Example 3: Broadcasting a DataFrame with Filters

PySpark:

# Filter the small DataFrame
filtered_df = small_df.filter(col("DeptName") == "Sales")

# Broadcast the filtered DataFrame
broadcast_df = broadcast(filtered_df)

# Perform a join using the broadcast DataFrame
joined_df = large_df.join(broadcast_df, "DeptID")
joined_df.show()

Output:

+------+-----+--------+
|DeptID| Name|DeptName|
+------+-----+--------+
|   101|Anand|   Sales|
+------+-----+--------+

Example 4: Broadcasting a DataFrame with Complex Data

PySpark:

from pyspark.sql.types import StructType, StructField, StringType, IntegerType

# Define schema with complex data
schema = StructType([
    StructField("DeptID", IntegerType(), True),
    StructField("DeptName", StringType(), True),
    StructField("Location", StringType(), True)
])

# Create small DataFrame with complex data
small_data = [(101, "Sales", "Chennai"), (102, "HR", "Bangalore"), (103, "Finance", "Hyderabad")]
small_df = spark.createDataFrame(small_data, schema)

# Broadcast the small DataFrame
broadcast_df = broadcast(small_df)

# Perform a join using the broadcast DataFrame
joined_df = large_df.join(broadcast_df, "DeptID")
joined_df.show()

Output:

+------+-------+--------+---------+
|DeptID|   Name|DeptName| Location|
+------+-------+--------+---------+
|   101|  Anand|   Sales|  Chennai|
|   102|   Bala|      HR|Bangalore|
|   103|Kavitha| Finance|Hyderabad|
+------+-------+--------+---------+

Example 5: Broadcasting a DataFrame with Multiple Joins

PySpark:

# Create another small DataFrame
location_data = [(101, "India"), (102, "India"), (103, "India")]
location_columns = ["DeptID", "Country"]
location_df = spark.createDataFrame(location_data, location_columns)
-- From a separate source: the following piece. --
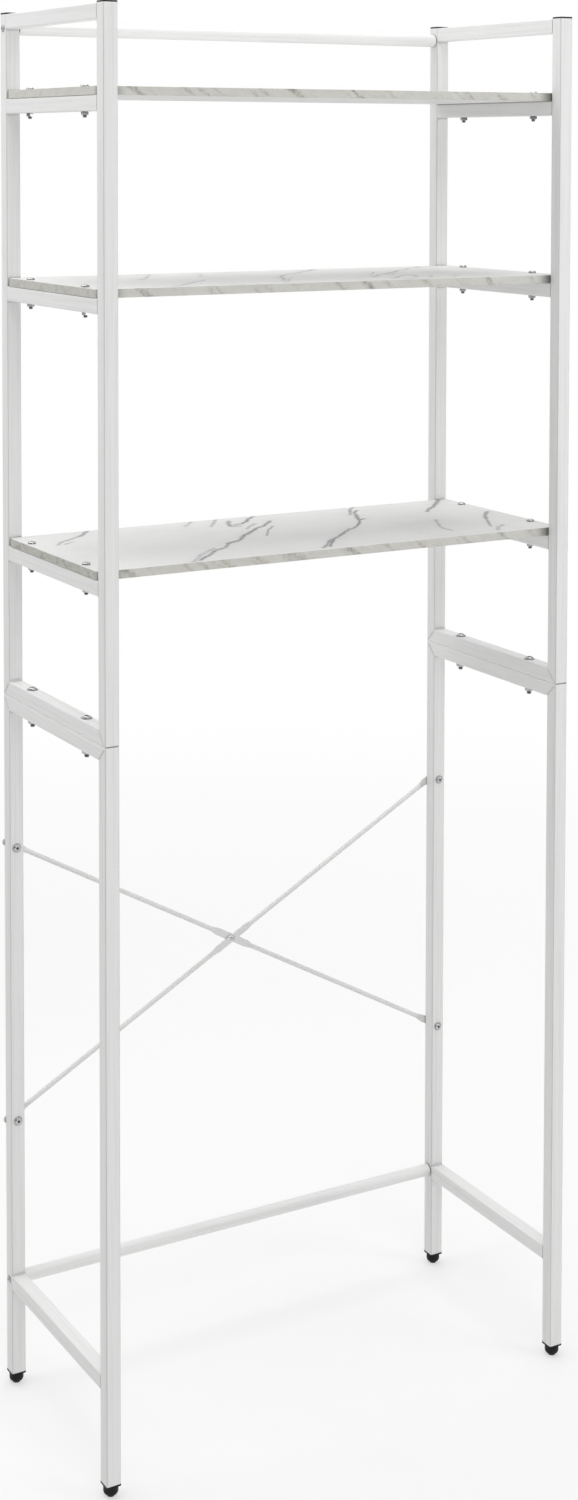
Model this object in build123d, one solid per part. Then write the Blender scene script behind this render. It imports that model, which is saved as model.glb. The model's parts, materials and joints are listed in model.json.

# Broadcast both small DataFrames
broadcast_small_df = broadcast(small_df)
broadcast_location_df = broadcast(location_df)

# Perform multiple joins using the broadcast DataFrames
joined_df = large_df.join(broadcast_small_df, "DeptID").join(broadcast_location_df, "DeptID")
joined_df.show()

Output:

+------+-------+--------+---------+-------+
|DeptID|   Name|DeptName| Location|Country|
+------+-------+--------+---------+-------+
|   101|  Anand|   Sales|  Chennai|  India|
|   102|   Bala|      HR|Bangalore|  India|
|   103|Kavitha| Finance|Hyderabad|  India|
+------+-------+--------+---------+-------+

Example 6: Broadcasting a DataFrame with Custom Configuration

PySpark:

# Set a custom broadcast threshold
spark.conf.set("spark.sql.autoBroadcastJoinThreshold", "10MB")

# Broadcast the small DataFrame
broadcast_df = broadcast(small_df)

# Perform a join using the broadcast DataFrame
joined_df = large_df.join(broadcast_df, "DeptID")
joined_df.show()

Output:

+------+-------+--------+
|DeptID|   Name|DeptName|
+------+-------+--------+
|   101|  Anand|   Sales|
|   102|   Bala|      HR|
|   103|Kavitha| Finance|
+------+-------+--------+

5. Common Use Cases

  • Joining a large DataFrame with a small DataFrame.
  • Optimizing performance by reducing network overhead.
  • Explicitly controlling broadcasting for better performance.

6. Performance Considerations

  • Memory Usage: Broadcasting a large DataFrame can lead to out-of-memory errors. Use it only for small DataFrames.
  • Automatic Broadcasting: Spark automatically broadcasts small DataFrames (based on spark.sql.autoBroadcastJoinThreshold), but you can use broadcast() to explicitly control broadcasting.

7. Key Takeaways

  1. The broadcast(df) function is used to explicitly broadcast a DataFrame or Dataset to all nodes in the cluster.
  2. Reduces data shuffling and improves the performance of join operations.
  3. Broadcasting is efficient for small DataFrames but should be avoided for large DataFrames due to memory constraints.